那衣角从手中抽离去,是冯妧清从未想过的绝情。
她还是不明白:明明一切无迹可寻,他为什么会突然认出沈家女?
冯妧清口中还在颓然呢喃着“为什么”,素馨冷眼抬手:
“请吧——太后娘娘。”别给脸不要脸。
殿门外,乌泱泱来了一群人。
是太医院的太医们到了。
上至院使、左右院判,下到医徒药徒。
整个太医院的太医全来了。
他们并不知道太后被降罪,可一个个好似黑白无常拿着勾魂索追着,顾不上行礼,提着衣裳,快步奔向辅政殿。

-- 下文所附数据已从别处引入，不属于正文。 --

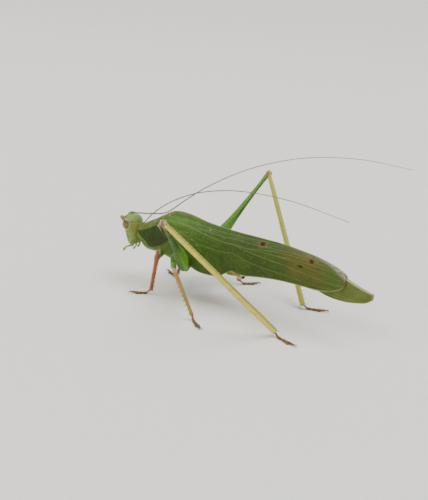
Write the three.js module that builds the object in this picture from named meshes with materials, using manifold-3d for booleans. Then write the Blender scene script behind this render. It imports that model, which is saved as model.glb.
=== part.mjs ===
// Leaf katydid (long-horned grasshopper), adult male at life size, standing on all six feet.
// Millimetres, +Z up. The head points to -X and the left side is -Y. The soles lie on Z = 0.
import * as THREE from "three";
import Module from "manifold-3d";
import { LoftGeometry } from "three/addons/geometries/LoftGeometry.js";
import { mergeVertices } from "three/addons/utils/BufferGeometryUtils.js";

const wasm = await Module();
wasm.setup();

// Driving dimensions.
const bodyShift = -4.295; // brings the middle of the whole box to X = 0
const gap = 0.06; // air between neighbouring solids
const shell = 0.5; // thickness of the wings and the pronotum shield
const pronotumPitch = 30; // degrees, front end down
const discFront = 1.75; // half widths of the flat top
const discBack = 2.4;
const pronotumBack = [-12.95, 0, 14.85]; // middle of the hind edge
const headCentre = [-19.6, 0, 11.1];
const headPitch = 5; // degrees, face tilted under
const eyeCentre = [-0.75, 1.72, 0.95];
const eyeRadii = [0.88, 0.75, 1.08];
const antennaRadius = 0.27;

const vec = (p) => new THREE.Vector3(...p);
const radians = THREE.MathUtils.degToRad;

// Solids.

// A closed geometry as a manifold solid.
function solidOf(geometry) {
  const bare = new THREE.BufferGeometry();
  bare.setAttribute("position", geometry.getAttribute("position"));
  bare.setIndex(geometry.index);
  const merged = mergeVertices(bare, 1e-4);
  const triVerts = new Uint32Array(merged.index.array);
  const vertProperties = merged.attributes.position.array;
  return new wasm.Manifold(new wasm.Mesh({ numProp: 3, vertProperties, triVerts }));
}

function geometryOf(solid) {
  const mesh = solid.getMesh();
  const geometry = new THREE.BufferGeometry();
  geometry.setAttribute("position", new THREE.BufferAttribute(mesh.vertProperties, 3));
  geometry.setIndex(new THREE.BufferAttribute(mesh.triVerts, 1));
  return geometry.toNonIndexed();
}

// An ellipse, or a boxier oval where power is under 1, around a centre.
function oval(centre, side, up, halfSide, halfUp, count, power = 1) {
  const points = [];
  for (let i = 0; i < count; i += 1) {
    const angle = (i / count) * 2 * Math.PI;
    const c = Math.cos(angle);
    const s = Math.sin(angle);
    const a = halfSide * Math.sign(c) * Math.abs(c) ** power;
    const b = halfUp * Math.sign(s) * Math.abs(s) ** power;
    points.push(centre.clone().addScaledVector(side, a).addScaledVector(up, b));
  }
  return points;
}

// Skins a row of closed rings. Each ring is turned to run the way the loft needs.
function loft(rings) {
  const sumOf = (points) => points.reduce((sum, p) => sum.add(p), new THREE.Vector3());
  const middleOf = (points) => sumOf(points).divideScalar(points.length);
  const ring = rings[Math.floor(rings.length / 2)];
  const origin = middleOf(ring);
  const arms = ring.map((p) => p.clone().sub(origin));
  const normal = new THREE.Vector3();
  arms.forEach((arm, i) => normal.add(arm.clone().cross(arms[(i + 1) % arms.length])));
  const run = middleOf(rings[rings.length - 1]).sub(middleOf(rings[0]));
  const turned = normal.dot(run) < 0 ? rings.map((points) => [...points].reverse()) : rings;
  return solidOf(new LoftGeometry(turned, { capStart: true, capEnd: true }));
}

// Values between the rows of a table, smooth in the first column's direction.
function rowAt(table, fraction) {
  const place = fraction * (table.length - 1);
  const index = Math.min(Math.floor(place), table.length - 2);
  const t = place - index;
  const pick = (i) => table[THREE.MathUtils.clamp(i, 0, table.length - 1)];
  return table[0].map((_, column) => {
    const [a, b, c, d] = [-1, 0, 1, 2].map((step) => pick(index + step)[column]);
    const slopeB = (c - a) / 2;
    const slopeC = (d - b) / 2;
    const ease = t * t * (3 - 2 * t);
    const bends = t * (1 - t) * ((1 - t) * slopeB - t * slopeC);
    return THREE.MathUtils.lerp(b, c, ease) + bends;
  });
}

function ellipsoid(centre, radii, grow = 0, columns = 11, rows = 7) {
  const geometry = new THREE.SphereGeometry(1, columns, rows);
  geometry.scale(...radii.map((r) => r + grow));
  geometry.translate(...centre);
  return solidOf(geometry);
}

// A body length along X: rows of [x, centre z, half height, half width].
function trunk(table, rowsPerStep, grow = 0, sides = 12, power = 0.92) {
  const rings = [];
  const count = (table.length - 1) * rowsPerStep;
  for (let i = 0; i <= count; i += 1) {
    const [x, z, high, wide] = rowAt(table, i / count);
    const centre = vec([x, 0, z]);
    rings.push(oval(centre, vec([0, 1, 0]), vec([0, 0, 1]), wide + grow, high + grow, sides, power));
  }
  return loft(rings);
}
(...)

冯妧清心里生了怨怼,一时怪自己不该心急将冯家下狱,否则此刻便有兄长在宫外帮自己,一时怪儿子愚蠢,为了一时意气赐婚,招致如此局面。
可那些都是她至亲之人。
所以她心里最怨恨的,还是墨承影和沈雁归——
狗男人信了自己,就不该变心。
卑贱女压根就不该活着!
他们该死,通通都该死!
冯妧清妆发未乱,高髻紫衣,侍卫左右跟随,仍是太后该有的仪容,从辅政殿到慈安宫,一路上遇到的宫人照旧行礼,只是队伍刚走远,便有宫人窃窃私语。
这皇宫很大、宫墙很高,关得住人,却关不住任何秘密。
站在慈安宫门口,冯妧清回头看了眼来时路,又抬起头。
天蓝似洗。
这样好的天,她以后再也见不到了。
素馨从后推了一把,冯妧清跌进殿中,发髻散落开,殿门吱呀关闭,收走她人生中最后的光。
辅政殿里,太医们轮流把着沈雁归的脉。
一个换一个时,目光交汇。
为难是真为难。
脉象来看,王妃是真没病,可王爷不信。
王爷不信,他们也不敢诅咒,说王妃有病。
他们也怀疑是中毒,但说不出所以然来,又不敢贸然回话。
进殿不过一盏茶的功夫,温院使好似老了一旬年,他心中盘算着、琢磨着,一遍遍组织语言,看如何才能委婉又直接的表达。